The Aftermath That Doesn’t Wrap Up Neatly
That night wasn’t a screaming match that ended with a suitcase on the lawn. It was worse in a quieter way: two people moving around each other like strangers in a house full of shared objects. He slept on the couch without being told, and she lay in bed staring at the ceiling, replaying every time he’d been “running errands” or “helping a friend” and wondering how many of those moments had actually been him slipping into someone else’s SUV.
The next day she tried to focus on practicalities—checking their bank statements, thinking about what she’d need if she left, reminding herself to drink water because her body felt like it was running on fumes. He hovered, offering coffee, offering apologies, offering to “talk whenever you’re ready,” as if talking was the missing ingredient. She kept seeing that Bluetooth name like it was burned into the backs of her eyes.
He eventually admitted there was someone, but he still tried to keep her faceless, like a crime you can’t picture is easier to forgive.

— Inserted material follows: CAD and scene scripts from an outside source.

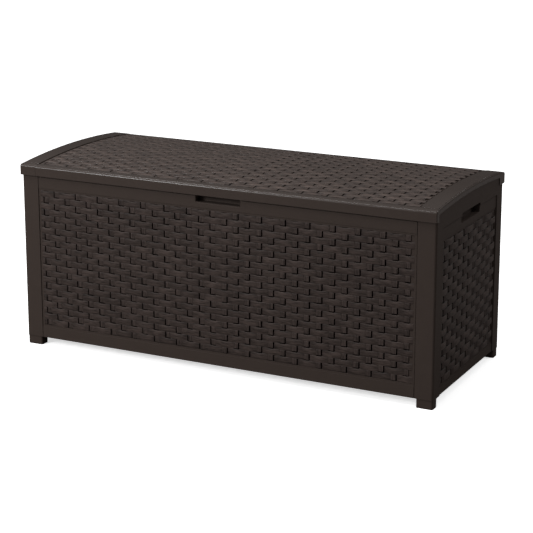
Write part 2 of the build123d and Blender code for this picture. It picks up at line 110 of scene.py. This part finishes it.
def pickVerts(piece, test):
    # in edit mode: selects the vertices whose place passes the test
    mesh = bmesh.from_edit_mesh(piece.data)
    for vert in mesh.verts:
        vert.select_set(False)
    for vert in mesh.verts:
        if test(vert.co):
            vert.select_set(True)
    mesh.select_flush_mode()
    bmesh.update_edit_mesh(piece.data)


bodyBrown = "#372F2B"
caneBrown = "#312926"
# painted light: the same cane brown drawn lighter for the lid, standing in for the sheen its top catches from
# overhead
lidCaneBrownLit = "#352C28"
plasticIndex = 1.49           # how strongly polypropylene and nylon bend light
resinSettings = {
    "stippleGrain": 1.1 * mm,     # spark-eroded mould texture, drawn coarser than the real 0.1 mm or so
    "stippleHeight": 0.2 * mm,
    "stippleTint": (0.95, 1.05),
    "flowWidth": 34 * mm,         # cloudy patches where the resin flowed
    "flowTint": (0.975, 1.025),
    "flowGloss": (-0.015, 0.02),
    "edgeRadius": 0.8 * mm,
    "edgeSamples": 4,
}


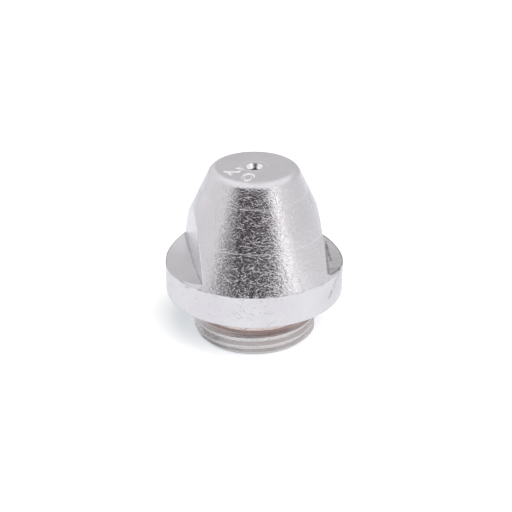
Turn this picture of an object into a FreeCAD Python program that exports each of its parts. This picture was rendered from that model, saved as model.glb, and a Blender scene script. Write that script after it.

No name, no clear timeline, no explanation for how a “work phone” ended up paired to “Baby’s Tahoe.” And that was the most infuriating part: he wanted her to accept the confession while he kept control of the details, like honesty was something he could portion out.
By the end of the week, the second phone was gone—either destroyed or relocated to whatever hiding spot he’d used before he got sloppy. But she couldn’t shake the feeling that the real damage wasn’t in the device itself. It was in the casual intimacy of that Bluetooth label, the way it suggested he’d been comfortable in the middle of his own deception, and the way he still wouldn’t say out loud whose Tahoe it was—like if he never spoke her name, he could keep that part of his life from becoming fully real.